STATED GOAL: Copy exactly the lines of the records below, and only those lines, beginning with the line that contains "the drum's axis." and ending with the line that contains "zip(*points))), Vector(map(max, zip(*points)))".
* * *
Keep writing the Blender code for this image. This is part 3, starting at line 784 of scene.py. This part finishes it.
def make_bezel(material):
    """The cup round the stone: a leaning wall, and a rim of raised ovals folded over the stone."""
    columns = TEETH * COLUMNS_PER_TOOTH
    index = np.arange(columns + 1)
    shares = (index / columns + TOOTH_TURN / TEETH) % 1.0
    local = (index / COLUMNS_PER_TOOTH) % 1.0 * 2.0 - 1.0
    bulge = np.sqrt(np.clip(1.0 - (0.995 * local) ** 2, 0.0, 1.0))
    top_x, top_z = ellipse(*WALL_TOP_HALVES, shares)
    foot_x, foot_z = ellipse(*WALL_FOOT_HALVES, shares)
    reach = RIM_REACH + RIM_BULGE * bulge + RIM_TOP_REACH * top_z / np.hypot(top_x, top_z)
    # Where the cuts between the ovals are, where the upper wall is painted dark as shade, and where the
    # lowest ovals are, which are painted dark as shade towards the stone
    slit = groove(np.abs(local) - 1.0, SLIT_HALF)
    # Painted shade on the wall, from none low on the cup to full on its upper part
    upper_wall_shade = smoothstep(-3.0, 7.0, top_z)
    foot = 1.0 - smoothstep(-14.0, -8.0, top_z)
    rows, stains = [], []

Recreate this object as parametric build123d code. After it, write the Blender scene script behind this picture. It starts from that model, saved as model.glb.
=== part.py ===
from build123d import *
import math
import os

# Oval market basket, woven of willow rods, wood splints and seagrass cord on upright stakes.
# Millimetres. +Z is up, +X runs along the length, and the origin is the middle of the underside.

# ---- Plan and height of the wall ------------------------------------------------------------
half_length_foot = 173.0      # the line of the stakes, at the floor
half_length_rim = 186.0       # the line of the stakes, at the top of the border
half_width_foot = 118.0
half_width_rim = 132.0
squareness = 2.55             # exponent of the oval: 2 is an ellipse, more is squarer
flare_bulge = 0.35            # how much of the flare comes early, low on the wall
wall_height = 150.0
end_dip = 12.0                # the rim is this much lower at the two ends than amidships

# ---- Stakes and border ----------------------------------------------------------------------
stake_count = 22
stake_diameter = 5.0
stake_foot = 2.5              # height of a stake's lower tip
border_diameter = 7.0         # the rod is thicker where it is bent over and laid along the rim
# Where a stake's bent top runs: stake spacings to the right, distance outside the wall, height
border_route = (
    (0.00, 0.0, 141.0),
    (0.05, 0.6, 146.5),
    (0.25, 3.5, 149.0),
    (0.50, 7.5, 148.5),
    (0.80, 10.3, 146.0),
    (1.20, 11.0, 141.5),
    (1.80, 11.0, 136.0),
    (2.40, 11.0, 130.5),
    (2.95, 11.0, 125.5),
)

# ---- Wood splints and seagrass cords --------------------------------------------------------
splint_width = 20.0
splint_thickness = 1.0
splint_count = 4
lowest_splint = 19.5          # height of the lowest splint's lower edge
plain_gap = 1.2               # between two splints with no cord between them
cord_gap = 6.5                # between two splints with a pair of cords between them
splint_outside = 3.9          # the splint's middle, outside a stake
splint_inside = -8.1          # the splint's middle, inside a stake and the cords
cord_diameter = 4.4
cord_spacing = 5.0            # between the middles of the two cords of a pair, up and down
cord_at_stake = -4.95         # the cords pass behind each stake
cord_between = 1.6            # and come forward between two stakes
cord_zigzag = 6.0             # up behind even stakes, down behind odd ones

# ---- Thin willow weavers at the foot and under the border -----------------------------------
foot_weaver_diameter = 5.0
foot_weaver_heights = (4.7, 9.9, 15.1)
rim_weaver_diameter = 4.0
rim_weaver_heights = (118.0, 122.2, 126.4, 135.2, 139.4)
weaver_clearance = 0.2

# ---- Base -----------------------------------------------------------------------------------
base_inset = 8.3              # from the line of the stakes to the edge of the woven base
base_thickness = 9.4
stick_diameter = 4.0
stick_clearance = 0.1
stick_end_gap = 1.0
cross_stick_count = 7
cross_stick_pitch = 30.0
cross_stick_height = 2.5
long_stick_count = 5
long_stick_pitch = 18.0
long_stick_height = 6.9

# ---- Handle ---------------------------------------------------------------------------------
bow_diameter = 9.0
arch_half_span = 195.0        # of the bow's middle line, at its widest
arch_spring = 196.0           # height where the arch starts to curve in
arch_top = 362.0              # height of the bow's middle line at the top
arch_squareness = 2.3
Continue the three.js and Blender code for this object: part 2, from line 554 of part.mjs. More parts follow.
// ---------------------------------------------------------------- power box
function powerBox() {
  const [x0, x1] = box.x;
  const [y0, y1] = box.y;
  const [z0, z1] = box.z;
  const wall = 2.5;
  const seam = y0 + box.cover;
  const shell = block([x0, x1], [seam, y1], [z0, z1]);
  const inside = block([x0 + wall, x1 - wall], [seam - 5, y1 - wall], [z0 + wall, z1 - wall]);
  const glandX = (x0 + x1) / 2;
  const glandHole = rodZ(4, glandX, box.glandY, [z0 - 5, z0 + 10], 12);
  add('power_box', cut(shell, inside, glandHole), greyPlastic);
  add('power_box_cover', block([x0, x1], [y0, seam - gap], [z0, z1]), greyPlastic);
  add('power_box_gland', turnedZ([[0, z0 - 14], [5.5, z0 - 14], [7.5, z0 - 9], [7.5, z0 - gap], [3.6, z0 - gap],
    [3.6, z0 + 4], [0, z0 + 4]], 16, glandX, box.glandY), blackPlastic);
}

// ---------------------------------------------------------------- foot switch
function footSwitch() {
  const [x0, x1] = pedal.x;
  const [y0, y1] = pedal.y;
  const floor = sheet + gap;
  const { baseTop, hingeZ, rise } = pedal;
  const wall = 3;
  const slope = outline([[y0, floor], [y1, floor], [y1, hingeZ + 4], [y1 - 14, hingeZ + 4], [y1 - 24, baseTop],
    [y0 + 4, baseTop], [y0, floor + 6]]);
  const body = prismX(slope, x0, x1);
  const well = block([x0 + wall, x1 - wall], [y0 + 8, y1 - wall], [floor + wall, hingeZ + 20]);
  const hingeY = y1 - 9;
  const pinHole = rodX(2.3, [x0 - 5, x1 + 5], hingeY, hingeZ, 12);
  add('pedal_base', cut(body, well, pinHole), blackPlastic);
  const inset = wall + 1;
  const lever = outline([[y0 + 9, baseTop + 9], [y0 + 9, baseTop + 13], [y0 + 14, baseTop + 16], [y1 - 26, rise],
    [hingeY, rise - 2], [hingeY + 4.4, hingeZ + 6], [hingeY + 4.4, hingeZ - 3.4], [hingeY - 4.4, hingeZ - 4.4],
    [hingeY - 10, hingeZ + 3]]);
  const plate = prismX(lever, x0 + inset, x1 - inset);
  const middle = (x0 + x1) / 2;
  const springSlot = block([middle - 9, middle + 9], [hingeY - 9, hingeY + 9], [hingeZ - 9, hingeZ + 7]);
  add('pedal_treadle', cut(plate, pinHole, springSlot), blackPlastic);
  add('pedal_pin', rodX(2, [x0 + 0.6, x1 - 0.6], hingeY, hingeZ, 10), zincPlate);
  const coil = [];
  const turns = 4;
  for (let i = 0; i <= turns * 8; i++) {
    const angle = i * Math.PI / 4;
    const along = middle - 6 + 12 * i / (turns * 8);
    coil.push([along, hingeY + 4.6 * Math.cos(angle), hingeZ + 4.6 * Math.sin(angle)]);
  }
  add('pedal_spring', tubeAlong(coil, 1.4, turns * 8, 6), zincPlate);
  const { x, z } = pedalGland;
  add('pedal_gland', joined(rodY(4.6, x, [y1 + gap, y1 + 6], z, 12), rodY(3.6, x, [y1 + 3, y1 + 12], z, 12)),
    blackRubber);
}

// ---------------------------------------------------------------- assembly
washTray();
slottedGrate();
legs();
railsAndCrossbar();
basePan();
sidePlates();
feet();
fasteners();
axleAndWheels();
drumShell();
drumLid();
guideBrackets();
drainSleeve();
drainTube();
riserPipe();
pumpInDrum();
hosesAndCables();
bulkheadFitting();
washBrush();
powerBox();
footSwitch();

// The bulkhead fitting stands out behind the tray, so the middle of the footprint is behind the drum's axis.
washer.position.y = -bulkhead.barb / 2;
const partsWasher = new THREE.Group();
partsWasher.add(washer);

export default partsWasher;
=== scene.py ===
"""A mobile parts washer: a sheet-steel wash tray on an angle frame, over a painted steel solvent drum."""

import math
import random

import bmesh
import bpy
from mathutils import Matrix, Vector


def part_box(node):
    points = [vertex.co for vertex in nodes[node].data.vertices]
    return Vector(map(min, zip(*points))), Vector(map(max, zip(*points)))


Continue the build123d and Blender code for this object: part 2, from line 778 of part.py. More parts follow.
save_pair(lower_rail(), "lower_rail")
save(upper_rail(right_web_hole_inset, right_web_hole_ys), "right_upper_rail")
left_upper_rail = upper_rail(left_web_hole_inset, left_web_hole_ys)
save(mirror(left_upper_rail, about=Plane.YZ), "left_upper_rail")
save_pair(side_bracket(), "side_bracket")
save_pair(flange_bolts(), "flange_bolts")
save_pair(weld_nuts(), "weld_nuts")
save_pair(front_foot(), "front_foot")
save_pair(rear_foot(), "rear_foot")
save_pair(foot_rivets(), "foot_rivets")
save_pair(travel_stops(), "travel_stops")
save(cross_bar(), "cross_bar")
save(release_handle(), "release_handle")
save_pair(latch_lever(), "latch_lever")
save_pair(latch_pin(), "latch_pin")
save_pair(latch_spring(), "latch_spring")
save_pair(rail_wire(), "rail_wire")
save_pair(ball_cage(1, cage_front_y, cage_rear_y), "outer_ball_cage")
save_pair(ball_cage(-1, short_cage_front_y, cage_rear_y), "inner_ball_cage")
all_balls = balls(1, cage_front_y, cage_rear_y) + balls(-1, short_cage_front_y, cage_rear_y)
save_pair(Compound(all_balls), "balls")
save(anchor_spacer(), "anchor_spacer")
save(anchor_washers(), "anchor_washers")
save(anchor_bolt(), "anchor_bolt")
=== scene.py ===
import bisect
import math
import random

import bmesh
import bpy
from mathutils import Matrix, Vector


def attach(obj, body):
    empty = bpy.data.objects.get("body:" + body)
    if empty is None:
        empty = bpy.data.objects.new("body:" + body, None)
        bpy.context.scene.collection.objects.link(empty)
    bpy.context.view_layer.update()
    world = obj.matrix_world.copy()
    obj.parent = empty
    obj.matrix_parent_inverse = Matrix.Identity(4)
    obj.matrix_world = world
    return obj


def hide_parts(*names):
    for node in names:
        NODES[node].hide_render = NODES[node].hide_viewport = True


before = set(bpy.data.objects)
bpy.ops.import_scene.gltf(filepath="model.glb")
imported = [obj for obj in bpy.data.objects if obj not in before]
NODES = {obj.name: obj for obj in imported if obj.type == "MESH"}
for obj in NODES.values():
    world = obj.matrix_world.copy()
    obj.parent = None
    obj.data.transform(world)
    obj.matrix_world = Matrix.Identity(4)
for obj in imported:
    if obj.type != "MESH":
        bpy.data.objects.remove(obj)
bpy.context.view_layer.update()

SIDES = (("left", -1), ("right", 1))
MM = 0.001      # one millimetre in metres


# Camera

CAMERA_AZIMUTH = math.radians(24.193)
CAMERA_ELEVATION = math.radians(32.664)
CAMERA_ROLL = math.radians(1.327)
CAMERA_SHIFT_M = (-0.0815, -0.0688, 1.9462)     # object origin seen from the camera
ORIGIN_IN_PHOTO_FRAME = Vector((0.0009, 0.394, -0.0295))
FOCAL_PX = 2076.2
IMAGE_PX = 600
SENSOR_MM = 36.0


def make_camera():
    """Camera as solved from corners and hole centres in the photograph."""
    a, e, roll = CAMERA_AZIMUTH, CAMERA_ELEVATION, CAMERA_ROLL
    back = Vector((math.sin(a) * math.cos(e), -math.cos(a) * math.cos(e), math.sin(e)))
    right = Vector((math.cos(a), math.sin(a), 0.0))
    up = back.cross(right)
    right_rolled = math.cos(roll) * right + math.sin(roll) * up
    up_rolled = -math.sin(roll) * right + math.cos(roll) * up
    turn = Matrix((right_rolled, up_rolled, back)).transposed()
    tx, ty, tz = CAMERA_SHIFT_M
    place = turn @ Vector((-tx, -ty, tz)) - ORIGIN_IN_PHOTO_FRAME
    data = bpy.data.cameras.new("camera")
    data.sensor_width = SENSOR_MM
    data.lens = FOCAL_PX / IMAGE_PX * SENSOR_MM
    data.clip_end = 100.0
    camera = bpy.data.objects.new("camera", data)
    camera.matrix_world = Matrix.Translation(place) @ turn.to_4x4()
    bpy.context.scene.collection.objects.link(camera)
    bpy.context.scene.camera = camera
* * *
SOLUTION BELOW:
// The bulkhead fitting stands out behind the tray, so the middle of the footprint is behind the drum's axis.
washer.position.y = -bulkhead.barb / 2;
const partsWasher = new THREE.Group();
partsWasher.add(washer);

export default partsWasher;
=== scene.py ===
"""A mobile parts washer: a sheet-steel wash tray on an angle frame, over a painted steel solvent drum."""

import math
import random

import bmesh
import bpy
from mathutils import Matrix, Vector


def part_box(node):
    points = [vertex.co for vertex in nodes[node].data.vertices]
    return Vector(map(min, zip(*points))), Vector(map(max, zip(*points)))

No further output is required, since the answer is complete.